La ricerca scientifica va giustamente incoraggiata e promossa sempre che non avvenga a scapito di altri esseri umani la cui dignità è intangibile fin dai primi stadi dell’esistenza.
Così Benedetto XVI nel suo saluto a un congresso romano sulle cellule staminali adulte. Ne parla, ovviamente su Avvenire, Carlo Bellieni, che così riassume il ruolo del netto limite tracciato dal Papa:
Il limite alla ricerca infatti non è un’artificiosa barriera ma l’argine che il fiume costruisce per poter marciare sereno e portare lontano le sue acque.
La metafora usata da Bellieni è bella, ma non se ne capisce l’utilità. Il limite tracciato da Benedetto XVI è la dignità umana: anche se fosse un artificioso argine che rallenta l’avanzare della conoscenza scientifica, sarebbe comunque giusto costruire questo argine.

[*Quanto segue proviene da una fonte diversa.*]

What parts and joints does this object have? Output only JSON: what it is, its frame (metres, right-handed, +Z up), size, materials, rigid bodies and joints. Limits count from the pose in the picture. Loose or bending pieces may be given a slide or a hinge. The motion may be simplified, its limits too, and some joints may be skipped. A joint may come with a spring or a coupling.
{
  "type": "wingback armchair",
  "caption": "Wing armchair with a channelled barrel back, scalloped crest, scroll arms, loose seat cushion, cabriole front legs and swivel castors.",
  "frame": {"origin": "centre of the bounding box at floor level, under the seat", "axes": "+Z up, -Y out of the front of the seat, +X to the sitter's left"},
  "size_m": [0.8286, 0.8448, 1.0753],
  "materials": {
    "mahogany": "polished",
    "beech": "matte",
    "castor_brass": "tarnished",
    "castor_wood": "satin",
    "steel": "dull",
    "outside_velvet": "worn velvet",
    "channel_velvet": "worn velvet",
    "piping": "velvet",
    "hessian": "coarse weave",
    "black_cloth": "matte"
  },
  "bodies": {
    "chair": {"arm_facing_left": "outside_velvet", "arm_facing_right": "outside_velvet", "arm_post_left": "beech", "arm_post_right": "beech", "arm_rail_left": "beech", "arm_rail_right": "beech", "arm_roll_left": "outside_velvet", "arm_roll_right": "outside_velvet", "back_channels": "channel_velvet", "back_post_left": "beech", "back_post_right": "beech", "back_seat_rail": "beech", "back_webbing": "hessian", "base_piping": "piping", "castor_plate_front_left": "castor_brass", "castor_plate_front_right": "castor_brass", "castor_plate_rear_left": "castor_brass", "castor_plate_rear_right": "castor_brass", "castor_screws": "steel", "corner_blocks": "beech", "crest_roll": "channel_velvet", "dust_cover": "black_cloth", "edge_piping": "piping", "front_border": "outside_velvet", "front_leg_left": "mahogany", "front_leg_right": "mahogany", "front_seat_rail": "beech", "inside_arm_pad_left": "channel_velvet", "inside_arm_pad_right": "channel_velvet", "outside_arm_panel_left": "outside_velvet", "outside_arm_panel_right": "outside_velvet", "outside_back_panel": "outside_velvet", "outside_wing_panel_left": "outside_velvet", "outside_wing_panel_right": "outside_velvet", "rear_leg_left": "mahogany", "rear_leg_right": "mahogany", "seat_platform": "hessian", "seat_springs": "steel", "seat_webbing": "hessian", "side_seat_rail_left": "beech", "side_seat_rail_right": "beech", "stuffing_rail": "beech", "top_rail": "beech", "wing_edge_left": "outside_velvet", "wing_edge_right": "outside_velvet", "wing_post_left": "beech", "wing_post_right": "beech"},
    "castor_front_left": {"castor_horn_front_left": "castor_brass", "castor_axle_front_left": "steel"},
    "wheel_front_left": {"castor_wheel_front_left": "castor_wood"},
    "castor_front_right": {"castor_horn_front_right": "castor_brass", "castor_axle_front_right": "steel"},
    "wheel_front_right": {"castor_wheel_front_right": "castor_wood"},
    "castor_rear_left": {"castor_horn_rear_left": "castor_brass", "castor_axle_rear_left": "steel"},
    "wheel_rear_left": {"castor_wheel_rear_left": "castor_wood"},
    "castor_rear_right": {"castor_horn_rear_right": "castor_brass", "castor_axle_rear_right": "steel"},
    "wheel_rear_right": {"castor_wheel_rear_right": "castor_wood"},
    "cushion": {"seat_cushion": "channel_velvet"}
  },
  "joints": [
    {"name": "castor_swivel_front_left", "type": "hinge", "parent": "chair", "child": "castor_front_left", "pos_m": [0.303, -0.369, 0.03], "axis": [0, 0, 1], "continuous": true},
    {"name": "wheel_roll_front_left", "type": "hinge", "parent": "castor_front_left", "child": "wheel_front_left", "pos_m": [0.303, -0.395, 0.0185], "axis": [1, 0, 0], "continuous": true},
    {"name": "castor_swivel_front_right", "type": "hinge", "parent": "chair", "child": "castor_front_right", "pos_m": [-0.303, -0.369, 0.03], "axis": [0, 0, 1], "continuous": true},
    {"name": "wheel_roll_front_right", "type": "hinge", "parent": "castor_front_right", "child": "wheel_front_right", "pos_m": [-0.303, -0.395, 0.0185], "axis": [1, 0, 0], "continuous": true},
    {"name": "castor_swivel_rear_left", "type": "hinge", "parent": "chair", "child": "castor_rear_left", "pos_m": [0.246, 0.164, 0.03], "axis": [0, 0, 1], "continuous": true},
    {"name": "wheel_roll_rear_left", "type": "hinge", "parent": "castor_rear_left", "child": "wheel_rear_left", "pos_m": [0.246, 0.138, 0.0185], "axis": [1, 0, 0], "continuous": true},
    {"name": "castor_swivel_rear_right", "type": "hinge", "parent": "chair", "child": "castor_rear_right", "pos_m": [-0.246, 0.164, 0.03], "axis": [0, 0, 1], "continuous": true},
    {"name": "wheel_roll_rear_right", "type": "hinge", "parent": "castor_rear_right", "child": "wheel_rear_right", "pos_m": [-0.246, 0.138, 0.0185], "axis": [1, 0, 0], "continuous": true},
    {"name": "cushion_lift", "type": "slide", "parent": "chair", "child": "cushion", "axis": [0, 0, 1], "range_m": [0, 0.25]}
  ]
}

Questo precisare che i limiti non costituiscono un vero ostacolo, ma anzi possono diventare una preziosa opportunità, è inutile. È come se dicessero: non sparare alle persone perché le uccidiamo, e comunque sparando alle persone si rischia di diventare sordi per il rumore…
Nota marginale vagamente più seria: va bene la dignità, ma come stabilire quando questa dignità viene violata? È il soggetto presunto violato a poterlo stabilire?